De son côté, le français Orange qui a fait son entrée en RDC en rachetant le chinois CCT avant d’absorber Tigo, est en partenariat avec Ecobank. L’association porte sur un service qui permet aux utilisateurs d’Orange Money possédant un compte Ecobank de faire des transferts d’argent. À travers ce partenariat, les deux entreprises comptent développer les services financiers mobiles et les échanges entre les personnes bancarisées et celles qui ne le sont pas, notamment en Afrique subsaharienne, où le taux de bancarisation est en dessous de 25 % alors que le taux de pénétration du téléphone mobile est d’environ 80 %. Orange envisagerait également de proposer, en partenariat avec des établissements financiers, des services prépayés Visa sur le téléphone aux consommateurs non bancarisés ou qui ont un accès limité aux services bancaires.
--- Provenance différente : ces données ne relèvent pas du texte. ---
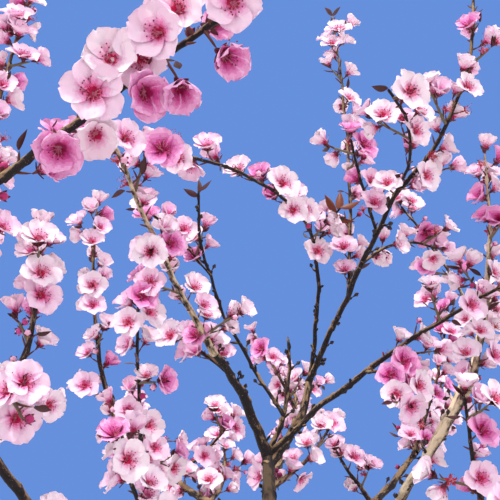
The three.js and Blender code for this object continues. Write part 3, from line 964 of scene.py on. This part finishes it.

Sécurité dans les opérations

Il s’agit d’une étape importante qui permettra de donner l’accès à la qualité des paiements Visa. En unissant Orange Money à Visa, l’opérateur français pourra proposer de nouveaux usages de paiement nationaux et internationaux à ses clients. Visa Mobile Prépayé a été lancé en octobre 2011 pour garantir la sécurité dans les opérations de paiement mobile de particulier à particulier, d’achats en magasin ou sur Internet auprès des commerçants acceptant les paiements Visa, ou bien de retirer de l’argent aux distributeurs automatiques de billets Visa.
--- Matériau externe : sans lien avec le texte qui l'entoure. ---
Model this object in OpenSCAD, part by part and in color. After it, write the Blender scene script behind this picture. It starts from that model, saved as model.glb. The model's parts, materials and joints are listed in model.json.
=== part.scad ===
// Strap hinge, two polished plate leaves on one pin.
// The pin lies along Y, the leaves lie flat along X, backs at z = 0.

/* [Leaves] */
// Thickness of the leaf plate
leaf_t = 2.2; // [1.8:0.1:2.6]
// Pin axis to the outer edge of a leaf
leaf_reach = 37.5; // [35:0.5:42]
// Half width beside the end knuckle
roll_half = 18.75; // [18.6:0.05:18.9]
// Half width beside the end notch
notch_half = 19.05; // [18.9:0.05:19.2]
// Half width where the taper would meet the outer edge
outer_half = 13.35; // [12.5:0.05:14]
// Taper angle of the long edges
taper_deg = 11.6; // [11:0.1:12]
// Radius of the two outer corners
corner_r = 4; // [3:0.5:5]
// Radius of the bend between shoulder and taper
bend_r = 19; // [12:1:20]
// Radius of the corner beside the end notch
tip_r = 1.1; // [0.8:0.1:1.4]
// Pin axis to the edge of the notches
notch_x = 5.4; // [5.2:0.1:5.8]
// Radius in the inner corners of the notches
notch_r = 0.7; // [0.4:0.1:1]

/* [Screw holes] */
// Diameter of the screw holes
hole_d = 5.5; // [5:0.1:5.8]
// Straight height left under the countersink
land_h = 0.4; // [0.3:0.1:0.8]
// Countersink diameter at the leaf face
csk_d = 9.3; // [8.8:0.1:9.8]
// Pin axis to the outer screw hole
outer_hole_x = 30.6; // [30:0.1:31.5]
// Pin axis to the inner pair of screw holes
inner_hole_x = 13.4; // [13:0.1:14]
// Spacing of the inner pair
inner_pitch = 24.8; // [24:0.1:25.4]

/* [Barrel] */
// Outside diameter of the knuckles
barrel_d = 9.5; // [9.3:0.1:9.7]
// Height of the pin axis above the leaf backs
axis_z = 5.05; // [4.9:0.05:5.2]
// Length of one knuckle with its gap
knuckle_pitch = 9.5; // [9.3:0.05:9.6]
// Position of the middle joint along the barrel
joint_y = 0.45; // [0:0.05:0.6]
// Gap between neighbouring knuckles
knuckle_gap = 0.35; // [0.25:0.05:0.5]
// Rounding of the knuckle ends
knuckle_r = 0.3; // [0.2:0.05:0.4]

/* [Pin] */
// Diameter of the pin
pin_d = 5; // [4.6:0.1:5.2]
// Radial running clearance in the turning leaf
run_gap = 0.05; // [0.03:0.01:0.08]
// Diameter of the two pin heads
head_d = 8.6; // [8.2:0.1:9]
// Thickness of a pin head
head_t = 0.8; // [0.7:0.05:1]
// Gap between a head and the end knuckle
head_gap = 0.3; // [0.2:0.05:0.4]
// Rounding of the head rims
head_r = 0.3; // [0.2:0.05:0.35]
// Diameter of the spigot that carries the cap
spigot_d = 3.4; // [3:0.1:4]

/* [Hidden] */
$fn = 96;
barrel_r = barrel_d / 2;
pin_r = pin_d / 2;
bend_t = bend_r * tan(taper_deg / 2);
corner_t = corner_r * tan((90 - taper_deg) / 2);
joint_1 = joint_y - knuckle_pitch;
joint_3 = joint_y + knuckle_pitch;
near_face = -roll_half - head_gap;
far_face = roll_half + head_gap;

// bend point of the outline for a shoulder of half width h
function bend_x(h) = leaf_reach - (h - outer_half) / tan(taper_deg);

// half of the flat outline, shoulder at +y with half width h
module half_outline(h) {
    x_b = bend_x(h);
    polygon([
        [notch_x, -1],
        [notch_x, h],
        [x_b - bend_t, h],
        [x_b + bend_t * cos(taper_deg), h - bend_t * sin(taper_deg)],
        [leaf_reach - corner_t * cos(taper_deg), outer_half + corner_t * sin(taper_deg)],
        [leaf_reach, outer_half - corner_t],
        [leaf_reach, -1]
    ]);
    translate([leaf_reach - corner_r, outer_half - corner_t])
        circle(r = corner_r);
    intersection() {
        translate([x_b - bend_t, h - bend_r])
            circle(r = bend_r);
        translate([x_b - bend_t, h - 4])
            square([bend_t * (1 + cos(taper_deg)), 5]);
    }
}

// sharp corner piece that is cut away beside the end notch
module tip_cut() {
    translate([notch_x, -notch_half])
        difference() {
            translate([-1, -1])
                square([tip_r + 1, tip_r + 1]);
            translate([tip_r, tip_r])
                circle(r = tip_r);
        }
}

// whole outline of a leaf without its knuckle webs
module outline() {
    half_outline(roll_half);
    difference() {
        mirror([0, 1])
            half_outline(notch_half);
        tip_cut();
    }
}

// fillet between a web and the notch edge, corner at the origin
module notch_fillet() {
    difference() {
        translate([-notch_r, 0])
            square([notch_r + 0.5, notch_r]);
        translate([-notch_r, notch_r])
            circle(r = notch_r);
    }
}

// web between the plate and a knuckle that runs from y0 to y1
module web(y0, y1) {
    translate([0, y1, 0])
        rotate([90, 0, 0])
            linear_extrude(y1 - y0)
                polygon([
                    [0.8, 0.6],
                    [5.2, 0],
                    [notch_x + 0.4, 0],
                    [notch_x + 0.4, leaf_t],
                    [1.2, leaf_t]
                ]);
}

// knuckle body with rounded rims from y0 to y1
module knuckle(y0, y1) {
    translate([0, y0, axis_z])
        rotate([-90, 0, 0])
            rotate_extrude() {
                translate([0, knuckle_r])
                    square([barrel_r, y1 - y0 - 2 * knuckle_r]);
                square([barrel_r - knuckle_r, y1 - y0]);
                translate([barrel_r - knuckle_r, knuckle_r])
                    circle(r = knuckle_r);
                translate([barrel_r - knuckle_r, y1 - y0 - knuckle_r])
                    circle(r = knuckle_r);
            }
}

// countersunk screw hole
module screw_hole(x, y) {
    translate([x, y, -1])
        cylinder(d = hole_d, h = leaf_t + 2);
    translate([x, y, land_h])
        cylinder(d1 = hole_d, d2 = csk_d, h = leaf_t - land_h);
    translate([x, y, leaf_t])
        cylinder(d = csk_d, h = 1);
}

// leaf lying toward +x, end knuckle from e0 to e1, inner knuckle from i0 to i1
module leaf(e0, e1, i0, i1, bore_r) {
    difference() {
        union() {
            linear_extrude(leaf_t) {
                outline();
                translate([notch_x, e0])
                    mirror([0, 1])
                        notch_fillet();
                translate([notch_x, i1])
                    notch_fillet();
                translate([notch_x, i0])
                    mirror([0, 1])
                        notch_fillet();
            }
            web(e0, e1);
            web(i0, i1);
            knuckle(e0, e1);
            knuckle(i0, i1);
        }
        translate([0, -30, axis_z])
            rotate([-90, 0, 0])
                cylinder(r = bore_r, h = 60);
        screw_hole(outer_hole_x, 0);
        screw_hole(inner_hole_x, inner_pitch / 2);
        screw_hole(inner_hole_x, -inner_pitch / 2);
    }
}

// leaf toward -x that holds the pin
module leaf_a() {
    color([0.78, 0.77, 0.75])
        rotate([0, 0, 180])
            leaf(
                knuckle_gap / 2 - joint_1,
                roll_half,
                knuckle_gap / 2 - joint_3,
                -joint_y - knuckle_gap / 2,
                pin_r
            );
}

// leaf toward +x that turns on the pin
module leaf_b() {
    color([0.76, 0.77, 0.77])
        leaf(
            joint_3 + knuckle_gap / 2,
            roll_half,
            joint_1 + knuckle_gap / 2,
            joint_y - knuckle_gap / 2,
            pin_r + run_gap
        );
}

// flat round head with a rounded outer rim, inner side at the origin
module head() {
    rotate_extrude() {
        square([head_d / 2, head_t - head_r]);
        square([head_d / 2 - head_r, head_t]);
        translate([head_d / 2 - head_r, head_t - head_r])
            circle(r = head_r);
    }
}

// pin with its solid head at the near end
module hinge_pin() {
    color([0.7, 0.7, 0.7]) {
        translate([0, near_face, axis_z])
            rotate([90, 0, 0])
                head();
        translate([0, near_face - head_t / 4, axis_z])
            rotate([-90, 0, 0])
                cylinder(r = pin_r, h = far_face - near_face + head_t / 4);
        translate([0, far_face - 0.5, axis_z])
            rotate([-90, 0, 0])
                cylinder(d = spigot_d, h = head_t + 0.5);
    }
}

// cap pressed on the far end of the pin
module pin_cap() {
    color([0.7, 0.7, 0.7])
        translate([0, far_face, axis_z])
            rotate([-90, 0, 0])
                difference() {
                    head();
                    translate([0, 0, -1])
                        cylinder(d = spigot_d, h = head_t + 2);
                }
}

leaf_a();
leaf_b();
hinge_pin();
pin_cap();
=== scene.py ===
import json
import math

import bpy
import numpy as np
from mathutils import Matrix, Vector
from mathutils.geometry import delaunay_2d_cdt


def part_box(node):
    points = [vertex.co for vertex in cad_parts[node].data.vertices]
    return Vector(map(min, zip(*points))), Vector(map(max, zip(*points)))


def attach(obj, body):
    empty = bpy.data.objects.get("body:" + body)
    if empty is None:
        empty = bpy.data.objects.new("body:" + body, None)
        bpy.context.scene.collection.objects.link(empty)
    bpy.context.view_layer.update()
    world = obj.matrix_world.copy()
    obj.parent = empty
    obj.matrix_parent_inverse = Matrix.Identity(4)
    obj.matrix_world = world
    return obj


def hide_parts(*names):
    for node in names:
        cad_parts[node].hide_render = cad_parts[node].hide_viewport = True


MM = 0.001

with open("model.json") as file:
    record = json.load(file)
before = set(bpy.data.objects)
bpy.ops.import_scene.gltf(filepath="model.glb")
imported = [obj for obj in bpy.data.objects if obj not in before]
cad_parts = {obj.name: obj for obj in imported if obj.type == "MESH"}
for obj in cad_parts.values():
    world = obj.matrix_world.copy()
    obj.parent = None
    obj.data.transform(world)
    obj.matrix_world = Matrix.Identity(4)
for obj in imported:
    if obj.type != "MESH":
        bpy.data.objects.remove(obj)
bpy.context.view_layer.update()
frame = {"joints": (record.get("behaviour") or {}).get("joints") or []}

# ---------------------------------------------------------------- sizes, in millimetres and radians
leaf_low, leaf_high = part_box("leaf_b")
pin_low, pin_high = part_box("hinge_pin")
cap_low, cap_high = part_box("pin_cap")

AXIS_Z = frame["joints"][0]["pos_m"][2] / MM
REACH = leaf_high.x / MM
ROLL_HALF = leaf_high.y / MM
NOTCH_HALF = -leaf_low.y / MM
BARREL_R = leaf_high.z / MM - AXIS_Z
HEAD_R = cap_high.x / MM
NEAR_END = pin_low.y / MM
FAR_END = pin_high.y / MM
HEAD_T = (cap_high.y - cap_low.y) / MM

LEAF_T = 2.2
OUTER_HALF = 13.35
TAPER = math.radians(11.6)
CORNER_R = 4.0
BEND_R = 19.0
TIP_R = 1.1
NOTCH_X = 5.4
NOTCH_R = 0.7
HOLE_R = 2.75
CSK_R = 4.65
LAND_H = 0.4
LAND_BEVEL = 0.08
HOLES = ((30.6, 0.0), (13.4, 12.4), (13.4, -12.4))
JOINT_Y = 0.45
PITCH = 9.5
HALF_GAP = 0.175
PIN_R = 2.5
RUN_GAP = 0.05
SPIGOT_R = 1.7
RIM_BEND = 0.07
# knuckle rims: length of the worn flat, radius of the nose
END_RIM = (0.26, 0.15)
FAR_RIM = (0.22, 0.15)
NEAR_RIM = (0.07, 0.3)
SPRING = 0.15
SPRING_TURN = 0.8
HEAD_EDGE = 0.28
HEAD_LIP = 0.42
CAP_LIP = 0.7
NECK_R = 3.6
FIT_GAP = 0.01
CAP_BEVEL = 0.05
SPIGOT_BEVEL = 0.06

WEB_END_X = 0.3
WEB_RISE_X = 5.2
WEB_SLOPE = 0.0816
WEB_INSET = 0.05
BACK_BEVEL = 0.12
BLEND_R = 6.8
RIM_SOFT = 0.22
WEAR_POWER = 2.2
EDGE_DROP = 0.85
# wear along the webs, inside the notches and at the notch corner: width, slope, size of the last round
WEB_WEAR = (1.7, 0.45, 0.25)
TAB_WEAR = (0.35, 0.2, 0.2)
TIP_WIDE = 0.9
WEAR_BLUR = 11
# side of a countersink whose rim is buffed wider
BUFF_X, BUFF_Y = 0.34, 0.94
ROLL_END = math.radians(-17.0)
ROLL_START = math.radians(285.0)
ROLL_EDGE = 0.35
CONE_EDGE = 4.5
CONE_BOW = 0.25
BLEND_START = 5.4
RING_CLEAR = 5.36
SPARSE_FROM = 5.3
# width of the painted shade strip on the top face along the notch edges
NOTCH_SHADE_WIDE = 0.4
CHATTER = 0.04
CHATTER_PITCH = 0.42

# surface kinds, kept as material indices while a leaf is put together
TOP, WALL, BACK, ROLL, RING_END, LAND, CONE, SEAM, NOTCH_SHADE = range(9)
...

En RDC, on n’en est pas encore à l’ère des start-up qui permettent aux consommateurs d’acheter toute sorte de services ou de faire des courses via les services mobiles SMS comme au Nigeria. Outre les transferts d’argent de mobile à mobile, Orange Money facilite déjà les règlements de factures, les services de retrait et de dépôt d’argent auprès de réseaux d’agents agréés. Par ailleurs, Bharti Airtel procède au développement de ses services financiers dans les 17 marchés où il opère en Afrique pour ne pas se laisser devancer par Vodacom qui est, lui aussi, enclin aux services financiers via le mobile considérés comme les nouvelles niches de croissance des télécoms en Afrique.